I wanted very much to be able to write music that expressed my feelings and would move people. I took my study very seriously. At the same time, I was competitive. In my senior year in high school I heard there was a freshman who was also writing music. As teachers talked about him, inwardly I burned: I felt I was being robbed of my importance. And I’m ashamed to say that when he showed me his compositions, I tried to make him unsure of himself. (Fortunately, I didn’t succeed: he went on in his studies.)
Just two years later, while at Oberlin Conservatory, I found myself dried out, unable to write any more music. I was desperate. I felt I had lost the best thing in me.
Not long after, on a trip to New York, I began to study Aesthetic Realism in consultations and, to my eternal gratitude, I learned what had stopped me from composing. Music, my consultants showed me, represented respect for the world. Composing it meant showing myself, my feelings, to other people, and I wanted to hide from people. I would talk a lot—about what I was doing, about the books I was reading, the things I had seen, my opinions on all sorts of matters, political and otherwise—but just what I felt, including my doubts of myself, I kept secret.
I was asked: did I think anyone was good enough to know me? This surprised me.
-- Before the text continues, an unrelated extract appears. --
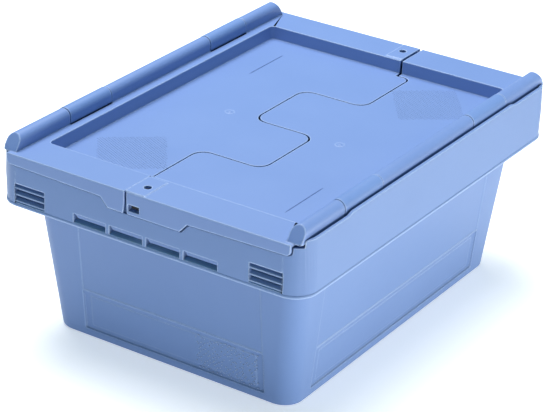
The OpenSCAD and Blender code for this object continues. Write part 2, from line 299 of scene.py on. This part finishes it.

I had often sobbed privately about how misunderstood I was, how lonely. Now I saw I had a motive in feeling that way: to ratify my sense that people and the world were not good enough for me. My consultants asked, did I think my purpose in hiding from people and my purpose to show myself in composing music were contradictory? And they asked, “How long do you think a person can have two completely opposed purposes and not have them collide?”
I’m enormously grateful to have seen that my desire to be superior to other people was a weight around my neck rather than a crown on my head! Because I learned to criticize my contempt, and learned what composing music is really for—to see and show large meaning in the world of things and people, be fair to the world—something I was afraid I’d lost forever was restored to me and given new life. I’m able to write music. And I have lasting friendships, and a rich happy marriage I cherish with Carrie Wilson, whom I love very much.
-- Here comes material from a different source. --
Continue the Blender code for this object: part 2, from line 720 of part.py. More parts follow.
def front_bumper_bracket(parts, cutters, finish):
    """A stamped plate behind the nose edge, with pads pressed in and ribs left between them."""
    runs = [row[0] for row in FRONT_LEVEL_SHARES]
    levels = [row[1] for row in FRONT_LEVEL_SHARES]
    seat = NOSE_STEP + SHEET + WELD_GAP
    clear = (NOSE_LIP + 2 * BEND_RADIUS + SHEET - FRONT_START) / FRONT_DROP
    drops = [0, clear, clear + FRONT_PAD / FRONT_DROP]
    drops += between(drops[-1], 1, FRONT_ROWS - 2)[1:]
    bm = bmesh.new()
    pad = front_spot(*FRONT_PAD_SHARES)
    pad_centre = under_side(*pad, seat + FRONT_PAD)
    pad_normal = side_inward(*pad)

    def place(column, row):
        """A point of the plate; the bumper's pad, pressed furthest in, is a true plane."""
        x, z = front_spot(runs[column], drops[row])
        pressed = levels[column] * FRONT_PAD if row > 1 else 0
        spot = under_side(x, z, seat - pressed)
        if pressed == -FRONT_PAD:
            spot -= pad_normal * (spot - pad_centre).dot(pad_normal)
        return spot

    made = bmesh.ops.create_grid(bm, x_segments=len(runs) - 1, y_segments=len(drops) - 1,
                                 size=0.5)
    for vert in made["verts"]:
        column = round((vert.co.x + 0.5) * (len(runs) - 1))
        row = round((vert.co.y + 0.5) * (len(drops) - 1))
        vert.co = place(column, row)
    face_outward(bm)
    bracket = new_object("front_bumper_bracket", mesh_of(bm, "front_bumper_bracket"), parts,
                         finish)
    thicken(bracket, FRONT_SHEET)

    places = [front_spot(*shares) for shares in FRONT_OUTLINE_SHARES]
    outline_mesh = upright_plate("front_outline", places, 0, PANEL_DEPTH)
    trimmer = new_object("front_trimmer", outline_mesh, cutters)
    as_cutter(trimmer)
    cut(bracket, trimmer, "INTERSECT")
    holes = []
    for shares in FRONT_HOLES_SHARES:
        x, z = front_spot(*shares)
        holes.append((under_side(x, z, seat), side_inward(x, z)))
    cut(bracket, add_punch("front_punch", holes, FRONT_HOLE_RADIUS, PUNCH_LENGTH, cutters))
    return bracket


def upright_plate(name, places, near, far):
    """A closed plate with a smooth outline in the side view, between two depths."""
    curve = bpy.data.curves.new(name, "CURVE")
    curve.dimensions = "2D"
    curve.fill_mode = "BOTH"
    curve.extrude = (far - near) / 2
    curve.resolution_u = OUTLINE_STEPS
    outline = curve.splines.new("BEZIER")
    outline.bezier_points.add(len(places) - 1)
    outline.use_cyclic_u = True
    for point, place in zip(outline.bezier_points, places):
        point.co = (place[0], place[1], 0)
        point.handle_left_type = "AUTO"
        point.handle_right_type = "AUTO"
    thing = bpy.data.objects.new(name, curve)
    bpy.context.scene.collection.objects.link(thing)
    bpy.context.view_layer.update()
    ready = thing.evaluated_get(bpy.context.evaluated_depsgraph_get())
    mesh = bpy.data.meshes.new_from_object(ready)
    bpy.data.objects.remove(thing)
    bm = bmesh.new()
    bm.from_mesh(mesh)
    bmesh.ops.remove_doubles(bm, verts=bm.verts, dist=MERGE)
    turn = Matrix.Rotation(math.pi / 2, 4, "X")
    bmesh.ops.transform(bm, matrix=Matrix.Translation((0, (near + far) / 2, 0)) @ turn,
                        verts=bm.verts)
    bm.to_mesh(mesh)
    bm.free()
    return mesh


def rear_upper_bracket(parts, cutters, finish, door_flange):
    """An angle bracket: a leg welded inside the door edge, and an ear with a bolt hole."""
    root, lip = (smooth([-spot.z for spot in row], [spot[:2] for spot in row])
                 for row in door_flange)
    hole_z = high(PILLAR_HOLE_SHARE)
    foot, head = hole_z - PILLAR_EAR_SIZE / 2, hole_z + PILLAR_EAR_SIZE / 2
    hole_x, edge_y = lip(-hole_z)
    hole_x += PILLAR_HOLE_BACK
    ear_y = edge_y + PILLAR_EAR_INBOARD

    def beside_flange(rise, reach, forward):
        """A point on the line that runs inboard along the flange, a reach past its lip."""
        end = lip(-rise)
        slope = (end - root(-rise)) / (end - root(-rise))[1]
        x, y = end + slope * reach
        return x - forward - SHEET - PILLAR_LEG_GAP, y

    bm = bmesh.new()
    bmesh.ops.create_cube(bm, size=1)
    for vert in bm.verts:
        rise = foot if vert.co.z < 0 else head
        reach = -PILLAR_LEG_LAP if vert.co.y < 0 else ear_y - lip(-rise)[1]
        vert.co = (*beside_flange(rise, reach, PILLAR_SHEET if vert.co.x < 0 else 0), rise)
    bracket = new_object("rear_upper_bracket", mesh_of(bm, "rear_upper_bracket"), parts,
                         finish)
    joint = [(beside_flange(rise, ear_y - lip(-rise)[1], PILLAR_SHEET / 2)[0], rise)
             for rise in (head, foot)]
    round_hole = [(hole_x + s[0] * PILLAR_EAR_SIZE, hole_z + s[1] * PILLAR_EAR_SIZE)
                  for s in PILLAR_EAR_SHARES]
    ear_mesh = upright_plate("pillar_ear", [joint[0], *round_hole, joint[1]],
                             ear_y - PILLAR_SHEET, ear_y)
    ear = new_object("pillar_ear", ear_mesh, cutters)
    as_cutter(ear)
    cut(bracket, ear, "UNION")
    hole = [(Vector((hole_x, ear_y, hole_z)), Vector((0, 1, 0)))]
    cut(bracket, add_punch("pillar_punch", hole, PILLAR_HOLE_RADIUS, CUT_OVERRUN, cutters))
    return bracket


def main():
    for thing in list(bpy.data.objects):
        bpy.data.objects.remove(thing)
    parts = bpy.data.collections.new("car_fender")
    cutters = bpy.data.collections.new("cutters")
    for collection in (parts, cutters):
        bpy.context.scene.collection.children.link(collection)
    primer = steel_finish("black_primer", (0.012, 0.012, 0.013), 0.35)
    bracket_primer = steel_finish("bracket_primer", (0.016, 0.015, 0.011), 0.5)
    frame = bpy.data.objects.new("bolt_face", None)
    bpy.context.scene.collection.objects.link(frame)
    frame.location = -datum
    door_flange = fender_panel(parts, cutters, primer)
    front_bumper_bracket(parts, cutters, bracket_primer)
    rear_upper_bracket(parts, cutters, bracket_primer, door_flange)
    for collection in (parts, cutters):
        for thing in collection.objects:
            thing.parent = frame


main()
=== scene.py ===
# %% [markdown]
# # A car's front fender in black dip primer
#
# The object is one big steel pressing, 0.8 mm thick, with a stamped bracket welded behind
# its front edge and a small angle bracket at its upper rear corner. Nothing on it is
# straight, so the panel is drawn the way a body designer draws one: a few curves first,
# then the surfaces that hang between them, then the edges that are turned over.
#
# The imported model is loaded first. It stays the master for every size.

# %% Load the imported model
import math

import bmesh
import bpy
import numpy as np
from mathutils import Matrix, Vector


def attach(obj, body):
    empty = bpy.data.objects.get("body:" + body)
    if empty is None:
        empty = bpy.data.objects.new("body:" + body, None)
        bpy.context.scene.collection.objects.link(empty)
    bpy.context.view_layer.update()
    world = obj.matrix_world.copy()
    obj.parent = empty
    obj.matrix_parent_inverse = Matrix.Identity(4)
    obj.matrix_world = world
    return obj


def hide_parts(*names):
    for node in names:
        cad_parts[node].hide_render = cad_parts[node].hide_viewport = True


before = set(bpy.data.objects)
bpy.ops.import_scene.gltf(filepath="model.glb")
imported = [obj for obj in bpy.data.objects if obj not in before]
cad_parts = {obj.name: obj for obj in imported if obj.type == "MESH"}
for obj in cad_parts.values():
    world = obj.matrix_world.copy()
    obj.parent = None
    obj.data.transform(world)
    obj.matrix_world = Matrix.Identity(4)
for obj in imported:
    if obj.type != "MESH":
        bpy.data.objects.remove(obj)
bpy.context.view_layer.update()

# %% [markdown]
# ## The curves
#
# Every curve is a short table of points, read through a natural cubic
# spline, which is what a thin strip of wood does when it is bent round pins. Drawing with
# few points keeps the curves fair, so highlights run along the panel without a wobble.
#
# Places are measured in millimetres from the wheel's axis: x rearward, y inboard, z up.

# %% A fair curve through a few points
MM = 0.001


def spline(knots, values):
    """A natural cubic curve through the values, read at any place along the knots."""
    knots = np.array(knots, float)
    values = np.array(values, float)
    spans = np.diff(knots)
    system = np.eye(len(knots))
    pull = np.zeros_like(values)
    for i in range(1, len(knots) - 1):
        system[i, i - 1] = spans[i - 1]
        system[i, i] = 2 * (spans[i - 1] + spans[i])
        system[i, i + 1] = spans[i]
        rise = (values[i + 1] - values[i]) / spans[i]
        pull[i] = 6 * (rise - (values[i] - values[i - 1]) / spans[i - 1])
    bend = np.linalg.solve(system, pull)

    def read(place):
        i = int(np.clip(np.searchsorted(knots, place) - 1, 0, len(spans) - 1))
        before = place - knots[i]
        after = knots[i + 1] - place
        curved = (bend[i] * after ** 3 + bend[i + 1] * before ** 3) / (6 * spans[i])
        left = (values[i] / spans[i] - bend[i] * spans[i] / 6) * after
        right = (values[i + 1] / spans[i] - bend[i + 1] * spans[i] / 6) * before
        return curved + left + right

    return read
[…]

I want everyone to know how kind Eli Siegel’s imagination was. His desire to know was unlimited. He had the philosophic power to see the structure of reality, and the warmth of heart never to stop thinking about the feelings of people—those close to him and those in history.
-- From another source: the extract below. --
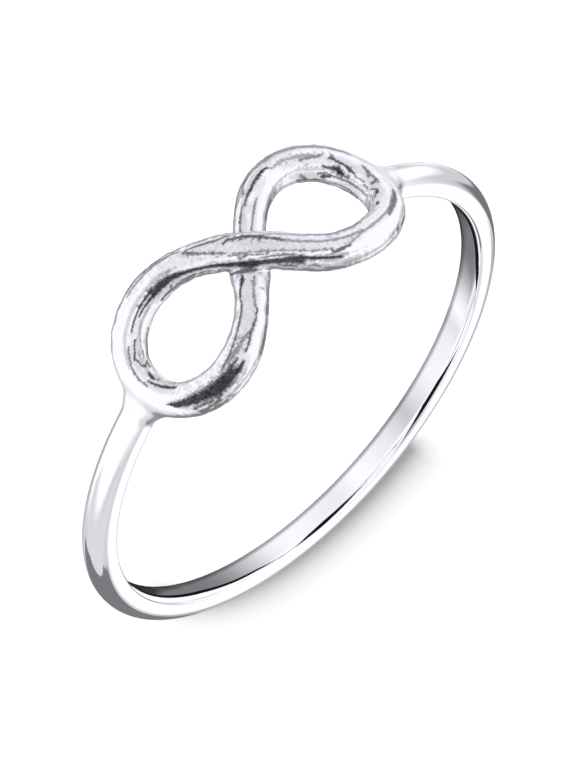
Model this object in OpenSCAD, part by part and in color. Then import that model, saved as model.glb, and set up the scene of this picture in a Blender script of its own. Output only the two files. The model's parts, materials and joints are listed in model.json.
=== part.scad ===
// Infinity ring, in millimetres.
// A slim band carries a figure of eight made of one wire that crosses over itself.
// The band, the two shoulders and the wire are cast and soldered into one solid.
// The ring lies on its side: X runs along the infinity, Y from the finger hole to it, Z is up.
// The origin is the centre of the finger hole.

/* [Band] */
// Inner diameter of the ring, across the finger hole
finger_d = 17; // [15:0.1:21]
// Width of the band along the finger
band_w = 1.05; // [0.9:0.05:1.3]
// Thickness of the band, from the finger to the top of its dome
band_t = 1; // [0.9:0.05:1.3]
// Width along the finger of the two rounded corners on the finger's side of the band
band_corner_w = 0.3; // [0.1:0.01:0.35]
// Height of these corners, from the finger outwards
band_corner_h = 0.1; // [0.05:0.01:0.2]

/* [Infinity] */
// Half the length of the infinity, along the finger's curve and to the centre of its wire
half_l = 5.45; // [4.9:0.05:6]
// Half the width of the infinity, to the centre of its wire
half_w = 2; // [1.7:0.05:2.3]
// Width of the wire
wire_w = 1.15; // [1:0.05:1.4]
// Height of the wire, from the finger outwards
wire_h = 1.2; // [1:0.05:1.4]
// Squareness of the wire's section, where 2 is an ellipse and more is squarer
wire_square = 2.4; // [2:0.1:3.5]
// Height by which the upper strand climbs over the lower one at the crossing
over_lift = 0.7; // [0.5:0.05:0.9]

/* [Shoulders] */
// Radius of the hollow curve between the band and a lobe
fillet_r = 1.2; // [0.4:0.1:1.6]

/* [Hidden] */
$fn = 144;

hole_r = finger_d / 2;
// Clearance that keeps faceted surfaces just outside the finger hole
skin = 0.02;
// Radius on which the centre of the wire runs
wire_r = hole_r + skin + wire_h / 2;

// Sections along one strand and points round each section
strand_steps = 48;
section_points = 16;
// Sections along one shoulder and steps round each of its corners
shoulder_steps = 12;
corner_steps = 3;

// The wire is bent by hand: each row is one swell or bend of a strand
// columns: place on the strand in degrees, reach in degrees, added share of the width,
// shift along the finger in millimetres
at = 0;
reach = 1;
wider = 2;
shifted = 3;
over_bends = [
    [25, 25, 0.08, 0],
    [35, 35, 0, -0.17],
    [90, 45, 0.04, -0.12],
    [118, 22, -0.1, 0],
    [124, 34, 0, -0.2],
];
under_bends = [
    [56, 56, 0, -0.3],
    [72, 20, -0.05, 0],
    [95, 25, 0, -0.12],
    [95, 14, 0.17, 0],
    [118, 22, -0.05, 0],
    [138, 32, 0, 0.1],
    [145, 30, 0.1, 0],
];
// Reach of the climb on each side of the crossing, in degrees of the strand
lift_reach = 52;

// The half-width of a lemniscate is this share of its half-length
natural_share = 1 / (2 * sqrt(2));

// A lobe's end is nearly round: radius of its outer outline and place of that circle's centre
end_r = pow(half_w / natural_share / half_l, 2) * half_l / 3 + wire_w / 2;
end_s = half_l + wire_w / 2 - end_r;
// Centre of the hollow curve between band and lobe
fillet_w = band_w / 2 + fillet_r;
fillet_s = end_s + sqrt(pow(end_r + fillet_r, 2) - pow(fillet_w, 2));
// Place where the hollow curve runs into the lobe's outline
touch_s = end_s + (fillet_s - end_s) * end_r / (end_r + fillet_r);
touch_w = fillet_w * end_r / (end_r + fillet_r);
// The shoulder starts on the band, runs straight for a short way and ends inside the wire
lead_in = 0.1;
shoulder_out = fillet_s + lead_in;
shoulder_in = half_l;
// Depth below the top of the wire at which the shoulder ends
shoulder_sunk = 0.1;

// The lobes reach lower than the band, so the resting ring leans by this angle
lobe_s = half_l * sqrt(3 / 8);
lobe_y = wire_r * cos(turn(lobe_s));
lobe_low = wire_w / 2 + max([
    for (t = [0:3:180])
        max(strand_w(t) - bend(under_bends, t, shifted), -strand_w(t) - bend(over_bends, t, shifted))
]);
rest_tilt = atan((lobe_low - band_w / 2) / (lobe_y + hole_r + band_t / 2));

// Angle round the finger that belongs to a length along the curve
function turn(s) = s / wire_r * 180 / PI;
// Point at a length s along the curve, w along the finger and radius r
function wrap(s, w, r) = [r * sin(turn(s)), r * cos(turn(s)), w];
// Smooth bump that is 1 in the middle and 0 past its reach
function bump(x) = abs(x) >= 1 ? 0 : pow(cos(90 * x), 2);
// Sum of a column's swells or bends at a place on the strand
function bend(table, t, column) =
    sum([for (row = table) row[column] * bump((t - row[at]) / row[reach])]);
function sum(v, i = 0) = i < len(v) ? v[i] + sum(v, i + 1) : 0;
function unit(v) = v / norm(v);

// Centre line of a strand: t runs from 0 at one lobe's end to 180 at the other's
function strand_s(t) = half_l * cos(t) / (1 + pow(sin(t), 2));
function strand_w(t) = half_w / natural_share * sin(t) * cos(t) / (1 + pow(sin(t), 2));
function centre(t, side, lift, table) =
    wrap(
        strand_s(t),
        side * strand_w(t) + bend(table, t, shifted),
        wire_r + lift * bump((t - 90) / lift_reach)
    );

// Rounded square of the wire's section, as x across the wire and y away from the finger
function round_power(c) = sign(c) * pow(abs(c), 2 / wire_square);
function wire_section(w, h) = [
    for (i = [0:section_points - 1])
        let (a = 360 * (i + 0.5) / section_points)
            [w / 2 * round_power(cos(a)), h / 2 * round_power(sin(a))]
];

function strand_ring(t, side, lift, table) =
    let (
        here = centre(t, side, lift, table),
        step = 0.5,
        ahead = unit(centre(t + step, side, lift, table) - centre(t - step, side, lift, table)),
        outward = unit([here.x, here.y, 0]),
        across = unit(cross(outward, ahead)),
        up = cross(ahead, across),
        w = wire_w * (1 + bend(table, t, wider))
    )
        [for (p = wire_section(w, wire_h)) here + across * p.x + up * p.y];

// Half-width and top radius of a shoulder at a length s along the curve
function shoulder_half(s) =
    s >= fillet_s ? band_w / 2 + skin
    : s >= touch_s ? fillet_w - sqrt(pow(fillet_r, 2) - pow(fillet_s - s, 2)) + skin
    : touch_w + (s - touch_s) * (touch_w - wire_w) / (touch_s - shoulder_in) + skin;
function shoulder_top(s) =
    let (share = (shoulder_out - s) / (shoulder_out - shoulder_in))
        hole_r + band_t + skin + (wire_h - shoulder_sunk - band_t) * (1 - cos(180 * share)) / 2;
// Point of the rounded corner on one edge: k runs from 0 on the wall to 1 at the finger
function corner_point(s, edge, half, low, k) =
    wrap(
        s,
        edge * (half - band_corner_w * (1 - cos(90 * k))),
        low + band_corner_h * (1 - sin(90 * k))
    );
function shoulder_ring(s, side) =
    let (
        half = shoulder_half(s),
        low = hole_r + skin,
        high = shoulder_top(s),
        dome = min(band_w / 2, half),
        side_high = high - dome
    )
        [
            for (i = [0:section_points - 1])
                let (
                    a = 180 * i / (section_points - 1),
                    flat = (half - dome) * (1 - 2 * i / (section_points - 1))
                )
                    wrap(side * s, flat + dome * cos(a), side_high + dome * sin(a)),
            for (k = [0:1 / corner_steps:1]) corner_point(side * s, -1, half, low, k),
            for (k = [1:-1 / corner_steps:0]) corner_point(side * s, 1, half, low, k),
        ];

// Closed solid through a list of rings that have the same number of points
module sweep(rings, flip = false) {
    n = len(rings[0]);
    last = len(rings) - 1;
    sides = [
        for (i = [0:last - 1], j = [0:n - 1], half = [0, 1])
            let (
                a = i * n + j,
                b = i * n + (j + 1) % n,
                c = a + n,
                d = b + n
            )
                half == 0 ? [a, c, d] : [a, d, b]
    ];
    first_cap = [for (j = [0:n - 1]) j];
    last_cap = [for (j = [n - 1:-1:0]) last * n + j];
    faces = concat(sides, [first_cap, last_cap]);
    turned = [for (f = faces) [for (k = [len(f) - 1:-1:0]) f[k]]];
    polyhedron(points = [for (r = rings) each r], faces = flip ? turned : faces, convexity = 6);
}

module band_profile() {
    side_h = band_t - band_w / 2;
    flat_w = band_w - 2 * band_corner_w;
    translate([hole_r + side_h, 0])
        circle(r = band_w / 2);
    translate([hole_r + band_corner_h, -band_w / 2])
        square([side_h - band_corner_h, band_w]);
    translate([hole_r, -flat_w / 2])
        square([side_h, flat_w]);
    for (side = [-1, 1])
        translate([hole_r + band_corner_h, side * flat_w / 2])
            scale([band_corner_h, band_corner_w])
                circle(r = 1);
}

// The band runs the long way round, from inside one shoulder to inside the other
module band() {
    open_angle = turn((touch_s + half_l) / 2);
    rotate_extrude(angle = 360 - 2 * open_angle, start = 90 + open_angle)
        band_profile();
}

module strand(side, lift, table) {
    rings = [for (i = [0:strand_steps]) strand_ring(180 * i / strand_steps, side, lift, table)];
    sweep(rings);
}

module shoulder(side) {
    rings = [
        for (i = [0:shoulder_steps])
            shoulder_ring(shoulder_out + (shoulder_in - shoulder_out) * i / shoulder_steps, side)
    ];
    sweep(rings, side < 0);
}

module infinity() {
    strand(1, over_lift, over_bends);
    strand(-1, 0, under_bends);
}

module ring() {
    color("silver")
        rotate([rest_tilt, 0, 0]) {
            band();
            infinity();
            shoulder(-1);
            shoulder(1);
        }
}

ring();
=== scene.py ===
# %% [markdown]
# # An infinity ring in silver
# This lesson dresses a small finger ring. The real one is cast silver: a slim, highly
# polished band that opens into a figure of eight of one wire. The wire crosses over itself
# and was worked by hand, so it carries flats, grooves, pits and dark tarnish, while the band
# is smooth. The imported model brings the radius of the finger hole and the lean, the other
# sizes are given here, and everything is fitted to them.

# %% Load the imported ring
import json
import math
import random

import bmesh
import bpy
import mathutils.kdtree
import numpy as np
from mathutils import Matrix, Vector


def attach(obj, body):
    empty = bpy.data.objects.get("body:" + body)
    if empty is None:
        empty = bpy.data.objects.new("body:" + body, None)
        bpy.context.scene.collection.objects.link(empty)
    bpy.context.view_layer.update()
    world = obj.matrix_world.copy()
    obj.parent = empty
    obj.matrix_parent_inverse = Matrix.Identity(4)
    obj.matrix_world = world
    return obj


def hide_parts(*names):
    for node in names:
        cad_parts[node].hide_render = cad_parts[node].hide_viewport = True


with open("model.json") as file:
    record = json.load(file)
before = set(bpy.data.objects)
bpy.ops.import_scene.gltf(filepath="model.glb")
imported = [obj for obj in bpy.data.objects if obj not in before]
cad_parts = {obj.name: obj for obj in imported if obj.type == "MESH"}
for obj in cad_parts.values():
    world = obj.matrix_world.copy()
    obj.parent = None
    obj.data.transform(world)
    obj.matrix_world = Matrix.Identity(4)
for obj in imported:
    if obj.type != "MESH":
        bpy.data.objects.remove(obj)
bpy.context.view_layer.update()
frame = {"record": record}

# %% [markdown]
# ## Two frames
# The ring rests on its side. The lobes of the infinity reach a little lower than the band,
# so the resting ring leans by a few degrees. It is easier to model it upright, with the
# finger's axis along Z, and to lean the finished mesh at the end. The lean and the radius of
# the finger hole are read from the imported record, so that they can't drift apart. Modelling
# is done in millimetres, because voxels of a few hundredths of a millimetre are too small
# for metres.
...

In the first class taught by him that it was my honor to attend, he asked me: “Do you think a person can use music to look at life more fully? Or is it a separate world for you?” I said I’d seen it as a separate world. With humor, he continued: “Well, I’d encourage you not to be one of those composers who forget that the notes in music come from the same world as do cabbages and onions. The finding of solace in music,” he said, “the feeling that here everything for a while is manageable, is dangerous. The purpose of a musical artist is to get an arrangement of sounds in such a way that reality, as both ordinary and surprising, is shown.”
The Same Reality
In another class, speaking about the unjust way I saw my parents, about my deep reluctance to see their feelings as real, he said: “One thing you wouldn’t do if you could help it would be to weaken yourself as to music. Do you think the way you see people is good for music, not good, or is there no relation?” He explained:
ES. You don’t want to think about your parents because you think it will interfere with your comfort. But the whole history of music has the getting to something uncomfortable and showing there is something harmonious there—particularly modern music.
Once we decide to be contemptuous of anything, it can work even in a field where we think we are fervent. So would you say that when you dismiss the reality which is your parents you are caring for the reality music tries to describe?
EG. No.
ES. As soon as you insult any reality you insult reality as such. And reality as such is what you want to see as an artist.
Aesthetic Realism understands the human mind as it never was understood before. And because it does, imagination—I’m so happy to say—can now be everyone’s friend.